Your task is to output the entries below word for word.
═══ MATERIAL ═══
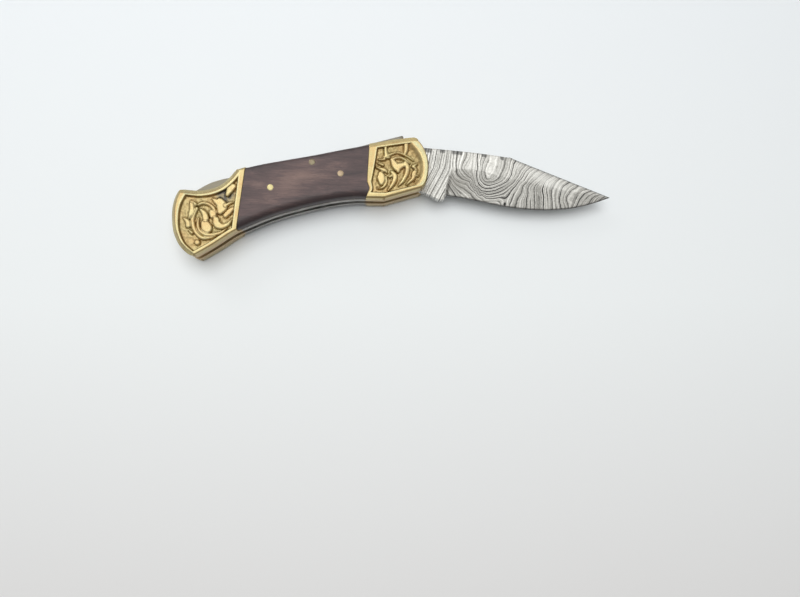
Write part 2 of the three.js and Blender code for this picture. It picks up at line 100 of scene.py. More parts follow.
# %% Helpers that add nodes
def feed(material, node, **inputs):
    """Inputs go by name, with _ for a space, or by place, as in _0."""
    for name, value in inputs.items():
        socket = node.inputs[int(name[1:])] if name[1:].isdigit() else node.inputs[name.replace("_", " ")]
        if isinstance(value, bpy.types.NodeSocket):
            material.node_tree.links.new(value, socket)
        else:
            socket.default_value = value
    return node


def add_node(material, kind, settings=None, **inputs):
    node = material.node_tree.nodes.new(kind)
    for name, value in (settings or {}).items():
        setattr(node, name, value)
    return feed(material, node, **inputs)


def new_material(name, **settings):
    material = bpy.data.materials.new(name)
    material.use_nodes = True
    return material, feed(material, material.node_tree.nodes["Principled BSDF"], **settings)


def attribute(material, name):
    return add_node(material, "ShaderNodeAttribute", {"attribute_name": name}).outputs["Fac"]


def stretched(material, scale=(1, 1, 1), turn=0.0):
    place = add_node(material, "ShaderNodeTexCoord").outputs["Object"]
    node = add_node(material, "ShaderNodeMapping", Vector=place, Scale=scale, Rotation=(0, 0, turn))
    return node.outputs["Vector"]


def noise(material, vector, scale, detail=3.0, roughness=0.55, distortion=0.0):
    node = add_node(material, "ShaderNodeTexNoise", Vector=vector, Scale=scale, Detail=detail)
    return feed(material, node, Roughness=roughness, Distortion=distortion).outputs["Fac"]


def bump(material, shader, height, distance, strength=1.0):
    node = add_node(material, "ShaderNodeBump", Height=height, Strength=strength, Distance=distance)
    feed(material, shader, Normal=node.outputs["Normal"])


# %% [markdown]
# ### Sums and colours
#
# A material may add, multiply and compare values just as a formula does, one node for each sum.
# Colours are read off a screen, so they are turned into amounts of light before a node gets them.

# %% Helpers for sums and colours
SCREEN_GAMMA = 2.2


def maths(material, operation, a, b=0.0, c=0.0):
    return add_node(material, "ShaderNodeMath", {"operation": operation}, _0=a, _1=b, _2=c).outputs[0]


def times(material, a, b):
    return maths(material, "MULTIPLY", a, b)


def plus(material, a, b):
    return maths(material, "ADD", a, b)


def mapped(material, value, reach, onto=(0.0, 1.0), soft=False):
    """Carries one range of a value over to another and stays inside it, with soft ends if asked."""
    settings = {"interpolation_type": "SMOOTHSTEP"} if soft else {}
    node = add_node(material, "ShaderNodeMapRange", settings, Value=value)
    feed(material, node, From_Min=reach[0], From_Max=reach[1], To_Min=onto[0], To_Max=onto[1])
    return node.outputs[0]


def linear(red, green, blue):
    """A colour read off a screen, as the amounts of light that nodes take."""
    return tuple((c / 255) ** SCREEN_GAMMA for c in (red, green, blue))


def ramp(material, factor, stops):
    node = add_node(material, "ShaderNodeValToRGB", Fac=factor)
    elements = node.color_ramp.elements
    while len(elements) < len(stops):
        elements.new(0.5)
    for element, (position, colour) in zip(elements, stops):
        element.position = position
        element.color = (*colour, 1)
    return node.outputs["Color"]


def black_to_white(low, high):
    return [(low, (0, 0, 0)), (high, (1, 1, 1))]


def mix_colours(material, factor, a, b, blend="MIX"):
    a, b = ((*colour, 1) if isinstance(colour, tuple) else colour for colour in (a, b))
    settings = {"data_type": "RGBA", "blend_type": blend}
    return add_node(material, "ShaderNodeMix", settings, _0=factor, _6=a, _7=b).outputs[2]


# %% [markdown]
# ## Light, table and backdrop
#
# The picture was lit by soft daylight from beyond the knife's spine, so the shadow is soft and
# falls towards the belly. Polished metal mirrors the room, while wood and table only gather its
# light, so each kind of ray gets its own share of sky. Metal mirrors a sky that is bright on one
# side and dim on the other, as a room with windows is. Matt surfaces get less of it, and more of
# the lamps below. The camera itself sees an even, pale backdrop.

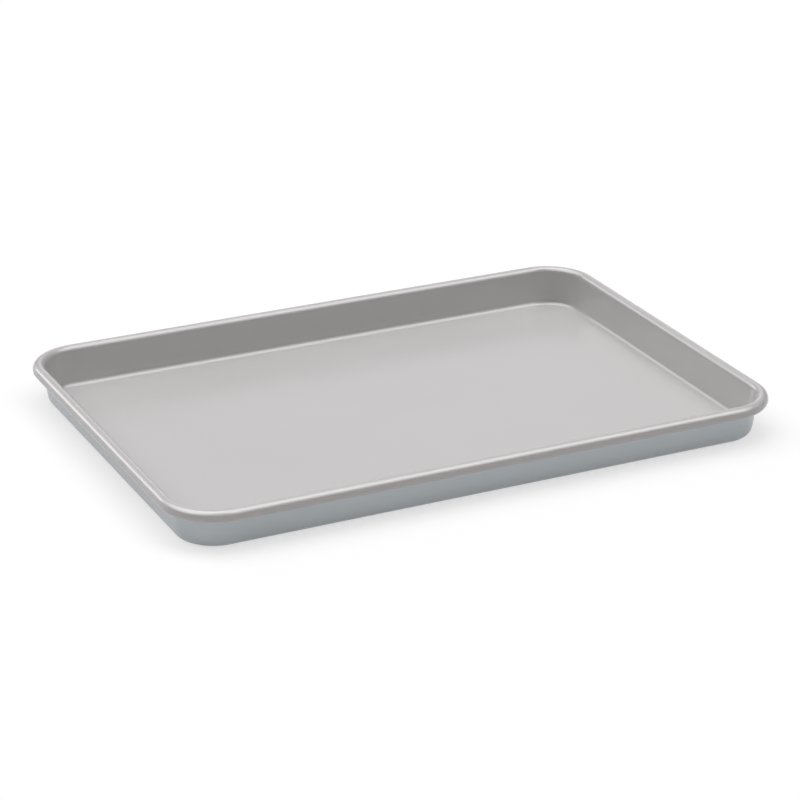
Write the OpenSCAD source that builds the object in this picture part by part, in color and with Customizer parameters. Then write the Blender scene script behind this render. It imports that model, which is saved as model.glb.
═══
• REPLY:
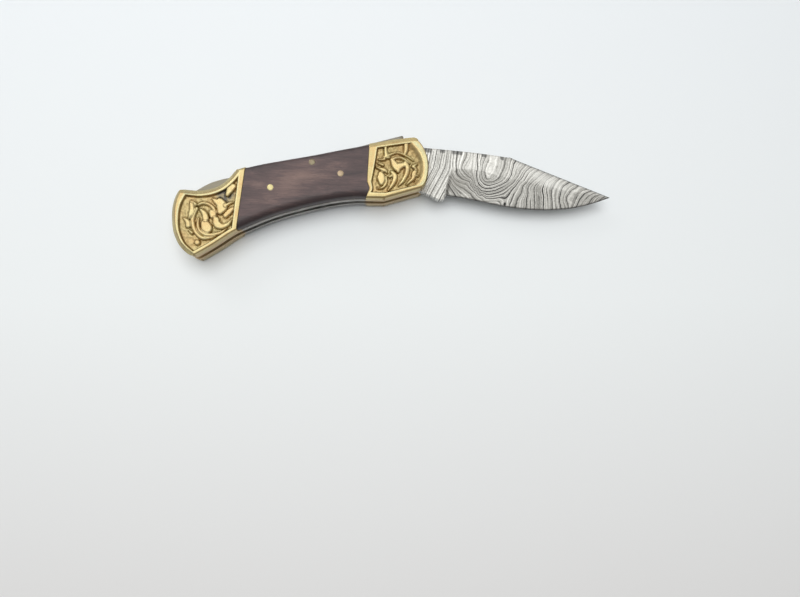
Write part 2 of the three.js and Blender code for this picture. It picks up at line 100 of scene.py. More parts follow.
# %% Helpers that add nodes
def feed(material, node, **inputs):
    """Inputs go by name, with _ for a space, or by place, as in _0."""
    for name, value in inputs.items():
        socket = node.inputs[int(name[1:])] if name[1:].isdigit() else node.inputs[name.replace("_", " ")]
        if isinstance(value, bpy.types.NodeSocket):
            material.node_tree.links.new(value, socket)
        else:
            socket.default_value = value
    return node


def add_node(material, kind, settings=None, **inputs):
    node = material.node_tree.nodes.new(kind)
    for name, value in (settings or {}).items():
        setattr(node, name, value)
    return feed(material, node, **inputs)


def new_material(name, **settings):
    material = bpy.data.materials.new(name)
    material.use_nodes = True
    return material, feed(material, material.node_tree.nodes["Principled BSDF"], **settings)


def attribute(material, name):
    return add_node(material, "ShaderNodeAttribute", {"attribute_name": name}).outputs["Fac"]


def stretched(material, scale=(1, 1, 1), turn=0.0):
    place = add_node(material, "ShaderNodeTexCoord").outputs["Object"]
    node = add_node(material, "ShaderNodeMapping", Vector=place, Scale=scale, Rotation=(0, 0, turn))
    return node.outputs["Vector"]


def noise(material, vector, scale, detail=3.0, roughness=0.55, distortion=0.0):
    node = add_node(material, "ShaderNodeTexNoise", Vector=vector, Scale=scale, Detail=detail)
    return feed(material, node, Roughness=roughness, Distortion=distortion).outputs["Fac"]


def bump(material, shader, height, distance, strength=1.0):
    node = add_node(material, "ShaderNodeBump", Height=height, Strength=strength, Distance=distance)
    feed(material, shader, Normal=node.outputs["Normal"])


# %% [markdown]
# ### Sums and colours
#
# A material may add, multiply and compare values just as a formula does, one node for each sum.
# Colours are read off a screen, so they are turned into amounts of light before a node gets them.

# %% Helpers for sums and colours
SCREEN_GAMMA = 2.2


def maths(material, operation, a, b=0.0, c=0.0):
    return add_node(material, "ShaderNodeMath", {"operation": operation}, _0=a, _1=b, _2=c).outputs[0]


def times(material, a, b):
    return maths(material, "MULTIPLY", a, b)


def plus(material, a, b):
    return maths(material, "ADD", a, b)


def mapped(material, value, reach, onto=(0.0, 1.0), soft=False):
    """Carries one range of a value over to another and stays inside it, with soft ends if asked."""
    settings = {"interpolation_type": "SMOOTHSTEP"} if soft else {}
    node = add_node(material, "ShaderNodeMapRange", settings, Value=value)
    feed(material, node, From_Min=reach[0], From_Max=reach[1], To_Min=onto[0], To_Max=onto[1])
    return node.outputs[0]


def linear(red, green, blue):
    """A colour read off a screen, as the amounts of light that nodes take."""
    return tuple((c / 255) ** SCREEN_GAMMA for c in (red, green, blue))


def ramp(material, factor, stops):
    node = add_node(material, "ShaderNodeValToRGB", Fac=factor)
    elements = node.color_ramp.elements
    while len(elements) < len(stops):
        elements.new(0.5)
    for element, (position, colour) in zip(elements, stops):
        element.position = position
        element.color = (*colour, 1)
    return node.outputs["Color"]


def black_to_white(low, high):
    return [(low, (0, 0, 0)), (high, (1, 1, 1))]


def mix_colours(material, factor, a, b, blend="MIX"):
    a, b = ((*colour, 1) if isinstance(colour, tuple) else colour for colour in (a, b))
    settings = {"data_type": "RGBA", "blend_type": blend}
    return add_node(material, "ShaderNodeMix", settings, _0=factor, _6=a, _7=b).outputs[2]


# %% [markdown]
# ## Light, table and backdrop
#
# The picture was lit by soft daylight from beyond the knife's spine, so the shadow is soft and
# falls towards the belly. Polished metal mirrors the room, while wood and table only gather its
# light, so each kind of ray gets its own share of sky. Metal mirrors a sky that is bright on one
# side and dim on the other, as a room with windows is. Matt surfaces get less of it, and more of
# the lamps below. The camera itself sees an even, pale backdrop.

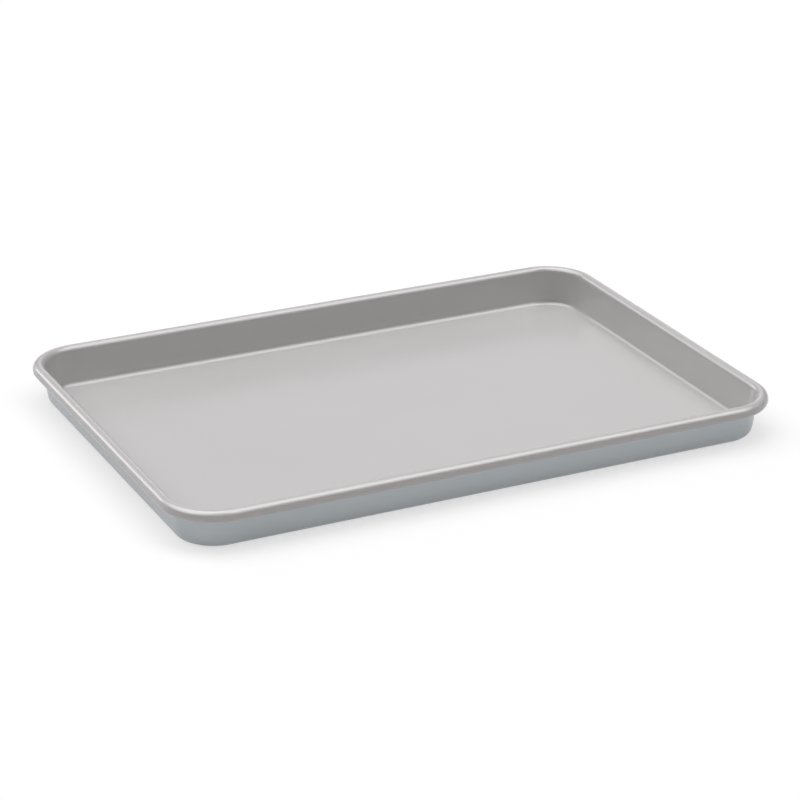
Write the OpenSCAD source that builds the object in this picture part by part, in color and with Customizer parameters. Then write the Blender scene script behind this render. It imports that model, which is saved as model.glb.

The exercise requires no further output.